### Your goal
Starting at the line containing "leans towards the left leg", copy each line exactly, ending with the line containing "imported = [obj". Leave out everything else.
+ + +
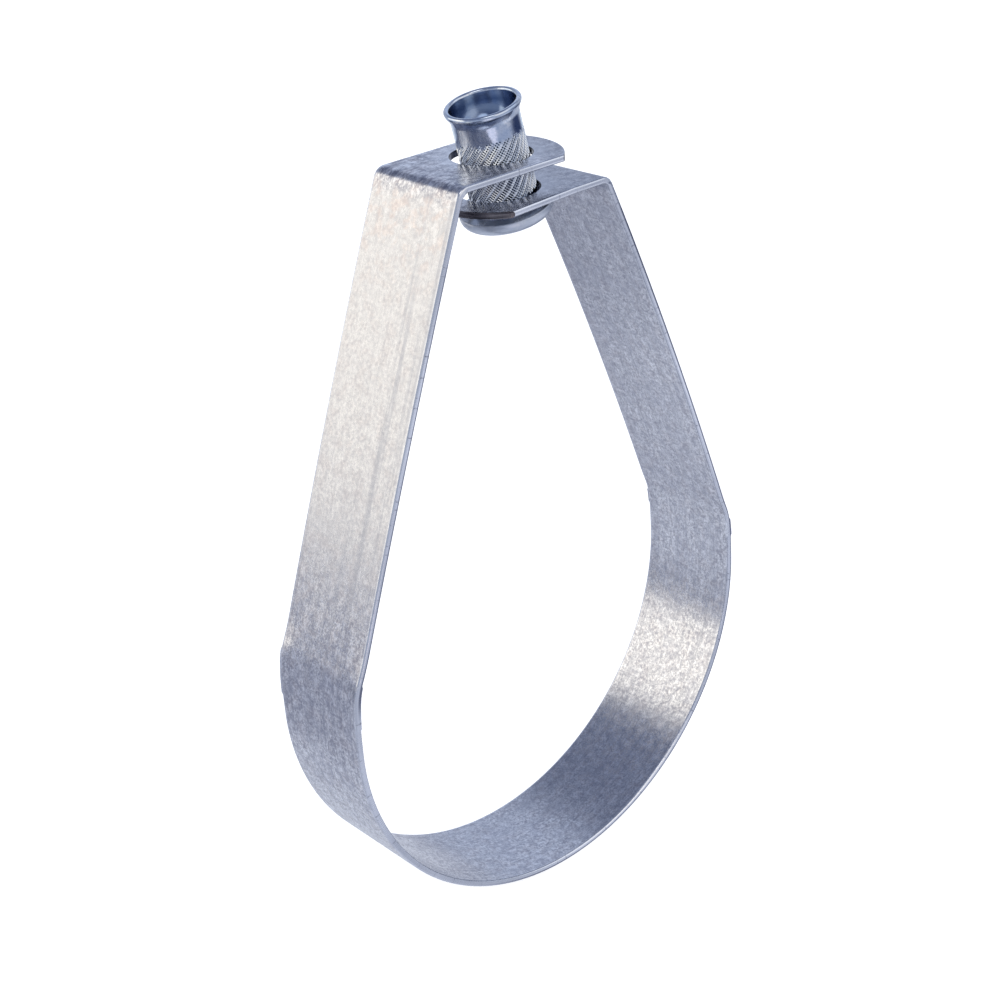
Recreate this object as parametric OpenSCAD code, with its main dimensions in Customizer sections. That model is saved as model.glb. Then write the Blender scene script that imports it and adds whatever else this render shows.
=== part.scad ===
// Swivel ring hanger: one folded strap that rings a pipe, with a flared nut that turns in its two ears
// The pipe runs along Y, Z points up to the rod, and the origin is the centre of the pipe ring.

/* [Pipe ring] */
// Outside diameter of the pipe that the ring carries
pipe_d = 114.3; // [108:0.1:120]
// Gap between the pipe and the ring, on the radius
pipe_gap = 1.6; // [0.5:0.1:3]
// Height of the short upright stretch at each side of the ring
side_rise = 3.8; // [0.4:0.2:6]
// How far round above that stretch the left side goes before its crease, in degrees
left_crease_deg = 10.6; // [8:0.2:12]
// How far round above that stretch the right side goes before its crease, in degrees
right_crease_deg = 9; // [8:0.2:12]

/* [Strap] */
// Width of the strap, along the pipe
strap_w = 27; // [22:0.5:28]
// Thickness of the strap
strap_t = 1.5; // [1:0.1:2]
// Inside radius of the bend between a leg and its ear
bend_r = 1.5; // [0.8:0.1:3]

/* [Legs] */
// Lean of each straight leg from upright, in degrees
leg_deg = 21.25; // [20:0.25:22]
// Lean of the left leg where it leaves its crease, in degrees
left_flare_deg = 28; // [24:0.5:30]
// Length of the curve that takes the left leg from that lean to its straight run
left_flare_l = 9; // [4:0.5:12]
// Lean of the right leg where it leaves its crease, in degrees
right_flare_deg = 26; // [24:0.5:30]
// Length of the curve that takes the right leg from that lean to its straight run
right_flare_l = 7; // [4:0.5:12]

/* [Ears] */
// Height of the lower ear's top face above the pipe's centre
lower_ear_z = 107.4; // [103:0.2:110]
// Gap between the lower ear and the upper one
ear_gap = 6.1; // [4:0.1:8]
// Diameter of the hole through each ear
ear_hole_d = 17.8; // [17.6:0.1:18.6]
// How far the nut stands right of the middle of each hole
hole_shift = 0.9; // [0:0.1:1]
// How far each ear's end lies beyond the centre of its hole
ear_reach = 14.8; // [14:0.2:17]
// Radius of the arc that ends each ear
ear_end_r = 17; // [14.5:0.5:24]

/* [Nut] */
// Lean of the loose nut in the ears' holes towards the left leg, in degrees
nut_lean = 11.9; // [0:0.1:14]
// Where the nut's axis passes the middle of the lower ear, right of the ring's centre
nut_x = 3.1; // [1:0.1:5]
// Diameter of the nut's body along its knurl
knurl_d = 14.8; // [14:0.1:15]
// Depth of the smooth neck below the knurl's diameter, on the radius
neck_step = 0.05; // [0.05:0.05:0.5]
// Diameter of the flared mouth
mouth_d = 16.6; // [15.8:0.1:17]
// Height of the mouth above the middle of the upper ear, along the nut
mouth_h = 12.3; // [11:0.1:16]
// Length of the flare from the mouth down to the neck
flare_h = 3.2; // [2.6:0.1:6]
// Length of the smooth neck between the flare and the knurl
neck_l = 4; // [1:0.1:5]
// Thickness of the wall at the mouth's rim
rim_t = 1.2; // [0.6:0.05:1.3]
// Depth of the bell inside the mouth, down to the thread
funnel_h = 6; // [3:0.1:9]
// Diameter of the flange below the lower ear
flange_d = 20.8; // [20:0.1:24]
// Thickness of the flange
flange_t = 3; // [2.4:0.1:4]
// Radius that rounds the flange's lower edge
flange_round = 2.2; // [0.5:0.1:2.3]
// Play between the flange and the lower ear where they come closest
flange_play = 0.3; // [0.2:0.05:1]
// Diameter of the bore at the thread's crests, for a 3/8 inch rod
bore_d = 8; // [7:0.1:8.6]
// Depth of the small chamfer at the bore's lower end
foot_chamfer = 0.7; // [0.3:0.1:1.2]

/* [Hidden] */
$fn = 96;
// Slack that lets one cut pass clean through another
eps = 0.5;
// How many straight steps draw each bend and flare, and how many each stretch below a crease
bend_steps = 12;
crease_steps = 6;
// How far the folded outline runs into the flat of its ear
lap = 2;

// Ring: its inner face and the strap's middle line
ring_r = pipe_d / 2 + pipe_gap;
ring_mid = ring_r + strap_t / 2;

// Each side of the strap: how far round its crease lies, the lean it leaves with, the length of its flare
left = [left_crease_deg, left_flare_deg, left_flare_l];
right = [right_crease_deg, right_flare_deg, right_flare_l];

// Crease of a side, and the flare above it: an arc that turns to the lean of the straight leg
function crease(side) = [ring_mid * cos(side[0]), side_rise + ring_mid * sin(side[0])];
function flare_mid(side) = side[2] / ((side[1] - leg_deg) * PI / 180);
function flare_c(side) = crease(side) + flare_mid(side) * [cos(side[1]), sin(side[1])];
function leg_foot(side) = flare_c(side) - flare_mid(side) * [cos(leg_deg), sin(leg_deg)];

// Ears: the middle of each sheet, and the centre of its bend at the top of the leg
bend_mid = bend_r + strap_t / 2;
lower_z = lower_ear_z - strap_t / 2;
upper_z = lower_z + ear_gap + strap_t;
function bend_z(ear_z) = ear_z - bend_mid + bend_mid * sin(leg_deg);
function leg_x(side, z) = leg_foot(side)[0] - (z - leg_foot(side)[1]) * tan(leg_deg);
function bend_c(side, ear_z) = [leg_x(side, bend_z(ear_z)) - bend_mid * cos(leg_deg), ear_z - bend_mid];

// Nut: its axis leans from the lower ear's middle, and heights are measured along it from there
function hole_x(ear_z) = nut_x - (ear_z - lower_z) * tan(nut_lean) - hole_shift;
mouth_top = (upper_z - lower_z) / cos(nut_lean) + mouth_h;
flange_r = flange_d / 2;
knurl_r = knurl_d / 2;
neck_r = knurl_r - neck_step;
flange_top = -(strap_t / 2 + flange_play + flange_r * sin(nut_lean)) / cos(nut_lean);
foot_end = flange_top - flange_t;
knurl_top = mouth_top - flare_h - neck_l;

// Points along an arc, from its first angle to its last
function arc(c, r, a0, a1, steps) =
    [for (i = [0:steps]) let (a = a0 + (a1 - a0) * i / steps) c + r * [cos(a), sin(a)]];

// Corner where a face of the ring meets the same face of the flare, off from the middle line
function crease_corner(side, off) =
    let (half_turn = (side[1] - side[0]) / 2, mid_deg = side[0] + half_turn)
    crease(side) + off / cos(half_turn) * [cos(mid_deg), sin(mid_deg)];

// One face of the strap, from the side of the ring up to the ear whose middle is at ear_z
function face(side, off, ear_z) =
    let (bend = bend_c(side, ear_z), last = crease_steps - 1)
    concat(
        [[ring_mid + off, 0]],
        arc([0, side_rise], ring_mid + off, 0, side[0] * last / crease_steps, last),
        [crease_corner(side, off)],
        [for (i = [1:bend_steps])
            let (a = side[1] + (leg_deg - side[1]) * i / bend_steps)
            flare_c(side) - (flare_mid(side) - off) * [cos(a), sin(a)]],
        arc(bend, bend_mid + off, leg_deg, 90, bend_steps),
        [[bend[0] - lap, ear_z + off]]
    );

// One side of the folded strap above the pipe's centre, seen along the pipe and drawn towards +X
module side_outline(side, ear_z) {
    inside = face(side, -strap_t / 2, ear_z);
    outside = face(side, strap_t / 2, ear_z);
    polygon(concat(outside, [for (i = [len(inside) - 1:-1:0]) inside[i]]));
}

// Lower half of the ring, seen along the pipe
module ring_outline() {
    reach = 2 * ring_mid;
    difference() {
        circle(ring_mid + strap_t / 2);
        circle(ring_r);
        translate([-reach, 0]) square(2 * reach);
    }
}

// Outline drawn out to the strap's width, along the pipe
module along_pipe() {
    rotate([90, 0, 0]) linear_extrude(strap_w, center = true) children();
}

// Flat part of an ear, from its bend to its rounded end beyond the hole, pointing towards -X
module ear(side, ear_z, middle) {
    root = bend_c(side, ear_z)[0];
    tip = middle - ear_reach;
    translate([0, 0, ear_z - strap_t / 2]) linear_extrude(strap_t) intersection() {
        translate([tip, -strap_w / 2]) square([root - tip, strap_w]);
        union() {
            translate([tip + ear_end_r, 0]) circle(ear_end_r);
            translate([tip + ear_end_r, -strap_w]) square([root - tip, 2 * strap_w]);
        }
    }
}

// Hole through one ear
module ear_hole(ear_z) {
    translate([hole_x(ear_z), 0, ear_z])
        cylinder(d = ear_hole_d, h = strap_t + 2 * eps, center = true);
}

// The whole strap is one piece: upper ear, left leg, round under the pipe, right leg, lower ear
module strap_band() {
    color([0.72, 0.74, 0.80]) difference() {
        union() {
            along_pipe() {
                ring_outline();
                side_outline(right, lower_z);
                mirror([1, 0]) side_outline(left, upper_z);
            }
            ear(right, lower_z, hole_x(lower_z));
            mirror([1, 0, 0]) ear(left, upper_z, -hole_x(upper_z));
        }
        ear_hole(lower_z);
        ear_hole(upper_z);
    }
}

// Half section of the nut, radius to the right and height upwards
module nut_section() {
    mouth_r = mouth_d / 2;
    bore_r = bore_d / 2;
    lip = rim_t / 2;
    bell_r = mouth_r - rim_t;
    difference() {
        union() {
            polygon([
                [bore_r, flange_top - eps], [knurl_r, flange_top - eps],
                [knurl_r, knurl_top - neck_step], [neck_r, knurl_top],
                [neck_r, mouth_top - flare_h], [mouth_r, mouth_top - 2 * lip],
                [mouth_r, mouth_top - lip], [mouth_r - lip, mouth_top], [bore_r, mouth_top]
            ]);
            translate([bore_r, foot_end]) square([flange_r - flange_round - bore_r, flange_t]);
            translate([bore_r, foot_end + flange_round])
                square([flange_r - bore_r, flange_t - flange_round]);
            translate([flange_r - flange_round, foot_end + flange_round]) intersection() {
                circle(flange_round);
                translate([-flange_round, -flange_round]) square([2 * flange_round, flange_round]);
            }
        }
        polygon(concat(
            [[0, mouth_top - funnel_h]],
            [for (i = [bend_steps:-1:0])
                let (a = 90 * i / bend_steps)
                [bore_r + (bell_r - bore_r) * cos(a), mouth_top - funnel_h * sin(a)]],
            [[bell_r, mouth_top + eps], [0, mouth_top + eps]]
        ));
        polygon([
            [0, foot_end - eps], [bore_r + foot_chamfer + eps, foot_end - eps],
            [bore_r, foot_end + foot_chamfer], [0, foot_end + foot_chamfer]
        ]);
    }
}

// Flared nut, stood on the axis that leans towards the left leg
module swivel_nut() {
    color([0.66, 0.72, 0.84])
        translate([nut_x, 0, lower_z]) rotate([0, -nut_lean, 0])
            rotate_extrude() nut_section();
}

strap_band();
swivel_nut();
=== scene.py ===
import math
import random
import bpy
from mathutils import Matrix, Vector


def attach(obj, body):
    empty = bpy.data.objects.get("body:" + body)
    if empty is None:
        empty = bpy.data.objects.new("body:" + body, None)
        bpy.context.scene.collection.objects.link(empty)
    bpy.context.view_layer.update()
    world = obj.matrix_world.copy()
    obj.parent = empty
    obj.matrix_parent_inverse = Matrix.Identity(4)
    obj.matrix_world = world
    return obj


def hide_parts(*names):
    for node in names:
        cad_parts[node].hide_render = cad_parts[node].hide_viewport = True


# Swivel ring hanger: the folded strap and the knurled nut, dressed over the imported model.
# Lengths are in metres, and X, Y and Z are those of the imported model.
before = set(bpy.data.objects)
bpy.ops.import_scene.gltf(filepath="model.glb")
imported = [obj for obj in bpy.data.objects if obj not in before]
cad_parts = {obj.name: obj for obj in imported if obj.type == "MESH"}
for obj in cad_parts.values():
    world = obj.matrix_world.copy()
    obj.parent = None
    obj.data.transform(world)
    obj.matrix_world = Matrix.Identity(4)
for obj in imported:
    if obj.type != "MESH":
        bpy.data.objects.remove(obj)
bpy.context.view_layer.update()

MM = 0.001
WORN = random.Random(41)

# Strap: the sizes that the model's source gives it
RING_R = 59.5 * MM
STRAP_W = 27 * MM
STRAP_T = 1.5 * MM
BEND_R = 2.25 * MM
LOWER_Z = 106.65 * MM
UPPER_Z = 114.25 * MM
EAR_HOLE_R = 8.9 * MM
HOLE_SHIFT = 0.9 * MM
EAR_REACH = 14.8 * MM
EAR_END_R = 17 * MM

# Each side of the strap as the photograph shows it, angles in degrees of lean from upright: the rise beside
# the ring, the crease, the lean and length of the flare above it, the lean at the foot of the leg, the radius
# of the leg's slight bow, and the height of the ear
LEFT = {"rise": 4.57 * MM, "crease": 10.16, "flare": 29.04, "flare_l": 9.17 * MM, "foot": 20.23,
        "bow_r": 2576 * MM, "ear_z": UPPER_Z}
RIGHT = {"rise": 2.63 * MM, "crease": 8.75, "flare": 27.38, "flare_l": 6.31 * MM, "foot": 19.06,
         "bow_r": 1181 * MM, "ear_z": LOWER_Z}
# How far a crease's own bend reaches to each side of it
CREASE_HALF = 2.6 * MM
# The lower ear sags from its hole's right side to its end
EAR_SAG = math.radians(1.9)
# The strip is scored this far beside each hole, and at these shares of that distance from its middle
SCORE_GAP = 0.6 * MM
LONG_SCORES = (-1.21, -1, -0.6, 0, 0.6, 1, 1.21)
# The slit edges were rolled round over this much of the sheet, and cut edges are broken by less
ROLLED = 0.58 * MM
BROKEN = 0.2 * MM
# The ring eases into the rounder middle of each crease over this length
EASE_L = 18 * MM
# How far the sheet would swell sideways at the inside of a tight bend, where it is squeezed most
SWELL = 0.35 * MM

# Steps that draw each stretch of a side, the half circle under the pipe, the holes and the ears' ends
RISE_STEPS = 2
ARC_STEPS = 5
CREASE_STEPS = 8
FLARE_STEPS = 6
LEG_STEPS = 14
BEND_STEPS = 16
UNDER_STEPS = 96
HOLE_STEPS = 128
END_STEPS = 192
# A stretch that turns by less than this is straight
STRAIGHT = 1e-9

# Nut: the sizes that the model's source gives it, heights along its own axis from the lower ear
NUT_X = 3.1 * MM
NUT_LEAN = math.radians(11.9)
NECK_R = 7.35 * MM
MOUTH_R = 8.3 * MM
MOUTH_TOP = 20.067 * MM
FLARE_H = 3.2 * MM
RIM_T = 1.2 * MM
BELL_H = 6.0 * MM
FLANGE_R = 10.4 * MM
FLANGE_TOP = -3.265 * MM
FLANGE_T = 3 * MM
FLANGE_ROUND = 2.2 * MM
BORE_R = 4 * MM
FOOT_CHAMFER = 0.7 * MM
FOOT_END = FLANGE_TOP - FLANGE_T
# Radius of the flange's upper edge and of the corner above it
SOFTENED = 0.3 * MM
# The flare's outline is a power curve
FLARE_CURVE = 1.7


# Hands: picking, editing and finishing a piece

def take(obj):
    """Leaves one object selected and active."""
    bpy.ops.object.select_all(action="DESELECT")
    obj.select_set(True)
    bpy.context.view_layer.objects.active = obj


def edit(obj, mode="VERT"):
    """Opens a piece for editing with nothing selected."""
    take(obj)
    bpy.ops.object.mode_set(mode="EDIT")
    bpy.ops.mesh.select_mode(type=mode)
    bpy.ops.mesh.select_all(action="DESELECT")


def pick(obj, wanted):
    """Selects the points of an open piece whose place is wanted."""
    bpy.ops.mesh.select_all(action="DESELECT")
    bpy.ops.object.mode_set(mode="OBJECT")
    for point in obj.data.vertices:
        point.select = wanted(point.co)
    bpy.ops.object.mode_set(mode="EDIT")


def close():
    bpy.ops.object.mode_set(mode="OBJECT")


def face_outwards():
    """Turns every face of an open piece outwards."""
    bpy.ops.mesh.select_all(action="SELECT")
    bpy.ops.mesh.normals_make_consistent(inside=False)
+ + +
### The result
// Flared nut, stood on the axis that leans towards the left leg
module swivel_nut() {
    color([0.66, 0.72, 0.84])
        translate([nut_x, 0, lower_z]) rotate([0, -nut_lean, 0])
            rotate_extrude() nut_section();
}

strap_band();
swivel_nut();
=== scene.py ===
import math
import random
import bpy
from mathutils import Matrix, Vector


def attach(obj, body):
    empty = bpy.data.objects.get("body:" + body)
    if empty is None:
        empty = bpy.data.objects.new("body:" + body, None)
        bpy.context.scene.collection.objects.link(empty)
    bpy.context.view_layer.update()
    world = obj.matrix_world.copy()
    obj.parent = empty
    obj.matrix_parent_inverse = Matrix.Identity(4)
    obj.matrix_world = world
    return obj


def hide_parts(*names):
    for node in names:
        cad_parts[node].hide_render = cad_parts[node].hide_viewport = True


# Swivel ring hanger: the folded strap and the knurled nut, dressed over the imported model.
# Lengths are in metres, and X, Y and Z are those of the imported model.
before = set(bpy.data.objects)
bpy.ops.import_scene.gltf(filepath="model.glb")
imported = [obj for obj in bpy.data.objects if obj not in before]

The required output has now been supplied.